When life hands you lemons...

The old adage doesn't quite feel appropriate for the upheaval that has wrought our world this year. Life has turned upside down, many of us are balancing all responsibilities from our living room couch, facing the constant daily threat of serious illness and loss, and we can't safely commiserate around a table with our family and friends. While a global pandemic has raged on for most of the year, we have also faced a reckoning as a country in response to the ongoing violence perpetrated against black and minority lives, and a growing political divide that has severed friendships and families. This has all been hard. We are tired, defeated, and ready for some semblance of "normal." Or maybe not normal. Maybe something new, where the myriad threats we currently feel are not so weaved into the fabric of our everyday lives.
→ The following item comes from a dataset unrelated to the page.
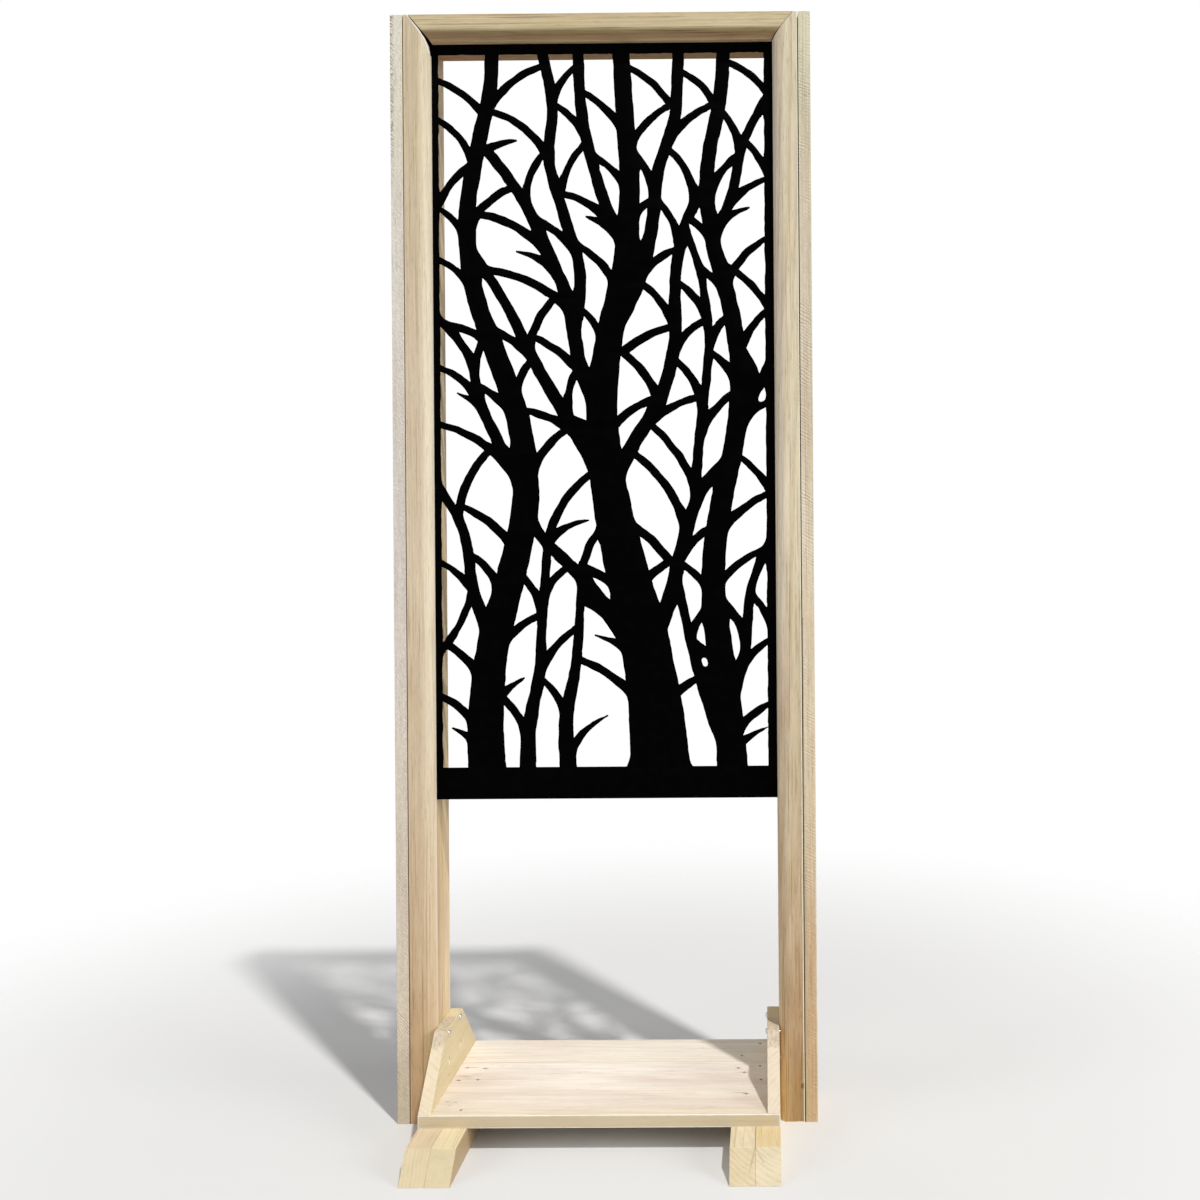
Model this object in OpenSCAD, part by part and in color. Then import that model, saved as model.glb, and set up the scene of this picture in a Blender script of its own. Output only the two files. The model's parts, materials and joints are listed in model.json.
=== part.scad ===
// Free-standing room divider: two timber posts joined by a mitred top rail, a black
// cut-out panel held in a rebate behind the front mouldings, and a shelf base with two
// trapezoid cleats and two pairs of foot blocks.
// Millimetres. X is the width, the front faces -Y, Z is up, z = 0 is the floor.
// The origin is under the middle of the feet; the posts and the shelf are drawn about their
// own middle and set back by post_y.

/* [Frame] */
// Overall height of the posts
frame_h = 1720; // [1640:5:1900]
// Clear width between the two posts
opening_w = 534; // [500:2:570]
// Depth of the posts, front to back
post_d = 89; // [84:1:100]
// Width of the front moulding on its face
stile_w = 38.5; // [36:0.5:44]
// Thickness of the front moulding
stile_t = 20; // [18:0.5:24]
// Radius of the rounded inner edge of the moulding
edge_r = 17.5; // [4:0.5:17.5]
// Width of the square land left on the stile above the mitre
mitre_land = 6; // [0:0.5:10]
// Open gap in the left mitre
mitre_gap_left = 1.2; // [0.2:0.1:2]
// Open gap in the right mitre
mitre_gap_right = 0.3; // [0.2:0.1:2]
// How far the core rail's back stands in from the backs of the posts
rail_setback = 9; // [0:1:20]

/* [Side boards] */
// Thickness of the side boards
side_t = 19; // [16:0.5:22]
// Shadow gap between a side board and the front moulding
shadow_gap = 1.3; // [0.5:0.1:3]

/* [Panel] */
// Height of the cut-out panel
panel_h = 1220; // [1160:10:1300]
// Thickness of the panel sheet
panel_t = 3; // [2:0.5:5]
// How far the panel is hidden behind a moulding at each side
panel_lap = 38; // [30:1:38]
// Plain border at the left side of the panel
border_left = 48; // [44:1:56]
// Plain border at the right side of the panel
border_right = 52; // [44:1:56]
// Plain border along the top of the panel
border_top = 53; // [46:1:60]
// Plain border along the bottom of the panel
border_bottom = 49.5; // [40:0.5:60]
// Scale of the branch widths
branch_k = 1; // [0.85:0.05:1.15]

/* [Base] */
// Thickness of the shelf boards and the cleats
board_t = 19; // [16:0.5:22]
// Depth of the shelf, front to back
shelf_d = 273; // [240:1:320]
// Depth of the rear shelf board
rear_board_d = 89; // [70:1:95]
// Height of a cleat above the shelf
cleat_h = 89; // [89:1:95]
// Length of a foot at the top
foot_top = 374; // [360:1:420]
// Height of a foot block
foot_h = 37; // [34:0.5:45]
// Width of one foot block
foot_w = 36.5; // [32:0.5:42]
// How far the middle of the posts and shelf stands behind the middle of the feet
post_y = 7.5; // [0:0.5:12]

/* [Hidden] */

$fn = 48;
e = 0.01;
slip = 0.05;                          // clearance around a screw or nail in its hole

hx = opening_w/2;                     // inner face of a post
fy = -post_d/2;                       // front plane
ry = post_d/2;                        // back plane
px = hx + stile_w + shadow_gap;       // inner face of a side board
py = fy + stile_t;                    // front face of the panel, back of the moulding
panel_w = opening_w + 2*panel_lap;
panel_z = frame_h - 1 - panel_h;      // bottom edge of the panel
rail_z = frame_h - stile_w;           // underside of the top rail
shelf_z = foot_h;                     // underside of the shelf
cleat_z = foot_h + board_t;           // top of the shelf
seam_y = shelf_d/2 - rear_board_d;    // joint between the two shelf boards
foot_bottom = foot_top + 2*foot_h;    // 45 degree ends
cleat_top = shelf_d - 2*cleat_h;      // 45 degree ends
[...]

It is tempting to believe that as soon as the clock strikes midnight this December 31st, magic will befall the planet, and things will start to feel okay again. I have seen countless bumper stickers, Christmas ornaments, and memes demonizing the year 2020, giving it full responsibility for our plight. I, too, have found myself daydreaming about how a new year will bring an end to at least some of the suffering of the past year. But what if nothing is different on Friday morning? How attached are we to the idea that things MUST feel "better" in 2021?
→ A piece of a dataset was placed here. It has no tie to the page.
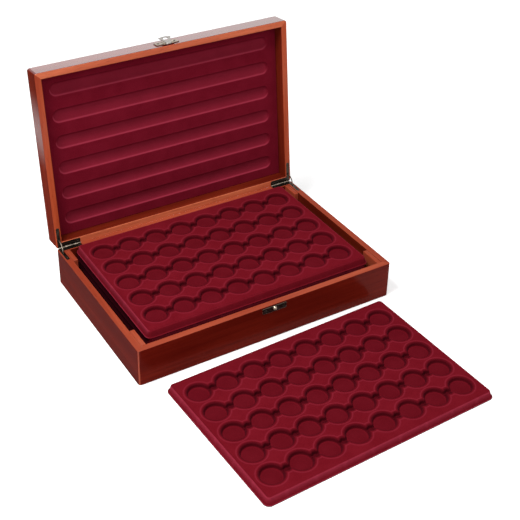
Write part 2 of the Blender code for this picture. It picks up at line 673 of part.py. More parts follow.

Death and rebirth are the only constant; it's the cycle of life. Nothing stays the same. We reinvent ourselves, birthing new versions of who we are on a regular basis. The seasons show us beautifully how letting go and falling dormant leads to blooming as soon as conditions are right. Life is a series of hellos and goodbyes, beginnings and endings. It's how we navigate these that really matters. Saying goodbye to 2020 inevitably means welcoming 2021. What expectations do we already have for the new year? After months at home with ourselves, what have we really learned?

Let us be intentional about what we say goodbye to in 2020. Let us allow in all of the lessons that came out of this year and make room for the changes that are begging to be made. I would argue that 2020 has not been a curse, but a teacher. It has reflected back to us, individually and collectively, who we are and what we need, and it has forced us to FEEL it all. 

Some reminders I hope to carry with me into the new year:

  1. We can do hard things (Thank you Glennon Doyle).
  2. Being willing to be gently but fully present is a form of self-kindness.
  3. I don't always have to choose between career and family (and sometimes I do). It turns out I can be mediocre at both, if pressed to do them both at the same time. Mediocrity is usually enough.
  4. If I'm not making time for something in my life, maybe it isn't actually a priority for me in this moment, and I can give myself a break.
  5. It turns out there aren't THAT many material things I really need. This becomes glaringly clear the more I sit amidst my piles of things every day, missing out on who and what really matter.
  6. True compassion involves staying in my own business and living my own life, while allowing other people to live theirs, whatever version they choose.
  7. Truth evolves. What is true on Monday might not be what is true on Friday. I am willing to be open to and flexible with a changing reality. If I find myself fighting reality, I will lose, but only 100% of the time (Thank you Byron Katie).
  8. I must take care of my body. I only have this one. I vow to listen to it, feed it, water it, and be mindful of what I expose it to. 
  9. Privilege is not a scarlet letter. It is our unchosen place in society, from which we can either be complicit with the status quo or, with awareness and courage, choose to promote change and build equality. I will use my voice when I see injustice.
  10. We will get to the other side of this. No one knows exactly what the other side looks like, or when exactly we will arrive. The uncertainty of it all is scary. But, we are in it together.

Sending peace, light, and love. See you in 2021.